Visual Art

The Razor Sharp Protective Ornament at Tacoma Art Museum

Catch the modern look at artistic armor and weaponry before it's gone.

By Seth Sommerfeld January 13, 2015

Debra Baxter, Devil Horns Crystal Brass Knuckles (mosh safely), 2013, quartz crystals, sterling silver, 5 x 4.5 x 3 in.

It doesn’t take a deep perusal of pop culture to see that there’s an aesthetic appeal to violence. It offers up plots for prime time drama, box office fodder, and countless hours of video gaming. Protective Ornament: Contemporary Amulets to Armor at Tacoma Art Museum examines various aspects about how we defend ourselves from the violent world via fresh artistic takes on armor and weaponry. It’s not simply about how we shield ourselves physically, but also how we shield ourselves from ideas (for better or for worse).

The exhibit opens with two Parker Brown helmets that are played for sharp satire. The artist takes a shot at immigration injustices with This Land Is My Land, This Land Is Your Land, a steel morion (Conquistador-style helmet) baring the official seal of U.S. Customs and Boarder Patrol. It is paired with In Defense of Ignorance, a hounskull (knight’s helmet with pointed beak) that lacks eye and air holes and is inscribed with the words “Against logic there is no armor like ignorance.” The ironic tone cares over to the exhibit’s exploration of amulets and the idea that they play on a wearer’s faith to repel danger. Fallen Warriors by Robert Ebendorf makes luck feel like a byproduct brutality, as the single silver necklace features 16 traditional animal charms like squirrel paws and a chicken’s foot. While not played with a hint of comedy like the rest, Boris Bally’s Brave 3: Necklace looks beautiful from afar but chilling upon closer examination as it becomes clear the intricate piece was crafted from 100 gun triggers.

There’s a mildly unnerving elegance to many of Protective Ornament’s pieces. The brass knuckles collection reimagines violence as something rough, natural, and beautiful via Debra Baxter’s Devil Horn Crystal Brass Knuckles (mosh safely) and as a byproduct of love with two wedding ring creations: Kat Bauman Mess’s Til Death Do Us Part and Wedding Anniversary Ring by Kenneth MacBain. Alexandra Chaney’s ball-worthy neckpiece of draping pink syringe tips Repel: Aprilophobia draws strength from making the object of fear (aprilophobia is the fear of needles) into tool for defense and works on a second level with the idea of medicine and vaccinations being a form of protection.

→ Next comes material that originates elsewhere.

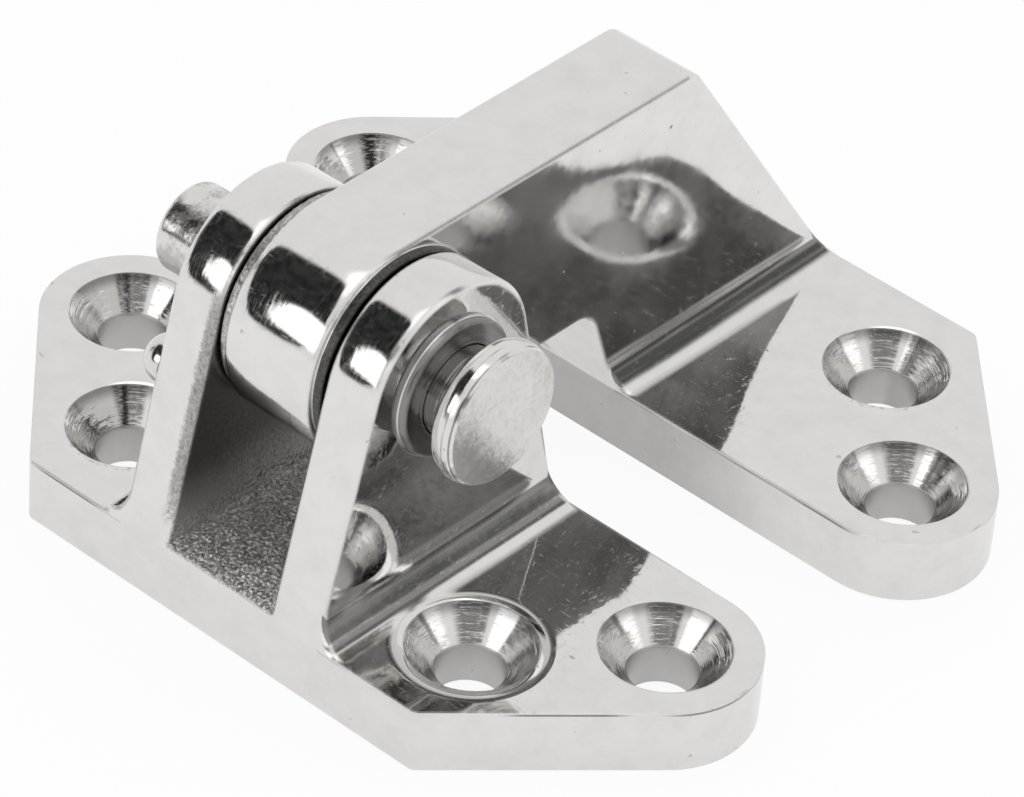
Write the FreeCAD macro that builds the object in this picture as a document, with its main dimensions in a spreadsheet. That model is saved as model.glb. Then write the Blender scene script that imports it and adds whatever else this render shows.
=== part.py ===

Protective Ornament additionally explores the inequality that arises from the detrimental ways society sometimes attempts to safeguard women. Flora Book comments on female objectification with Armor for Joan of Arc. The thin, slinky, knitted silver chainmail, essentially offers no defense and looks something that’d be more at home in Sports Illustrated’s swimsuit issue than on a battlefield. The restrictions of women’s sexuality is touched upon via Paulette Myers’s lavish silver and copper Chastity Belt which twists the female form into some sort of detached treasure, and “The Injector” Anti-Rape Device by Ira D. Sherman is a nightmarish curving contraption crafted from steel, brass, glass, and garnets that seems pulled out of a science fiction horror. On a more positive, optimistic feminist front, Nancy Worden’s Literal Defense transforms aluminum cookware (cookie sheets, pots, etc.) into a breastplate inscribed with quotes from great thinkers defending the arts.

The strength of the Protective Ornament lies in the way that each piece assumes its own identity. They’re rich in layers of meaning and address a variety of issues while still fitting the general thematic push. It’s fortified art for an assailable time.

Protective Ornament: Contemporary Amulets to Armor
Thru Feb 1, Tacoma Art Museum, $14

Parker Brown, The Defense of Ignorance (helmet), 2009, steel brass, bronze, leather, cotton, wood, 16 x 16 x 18 in.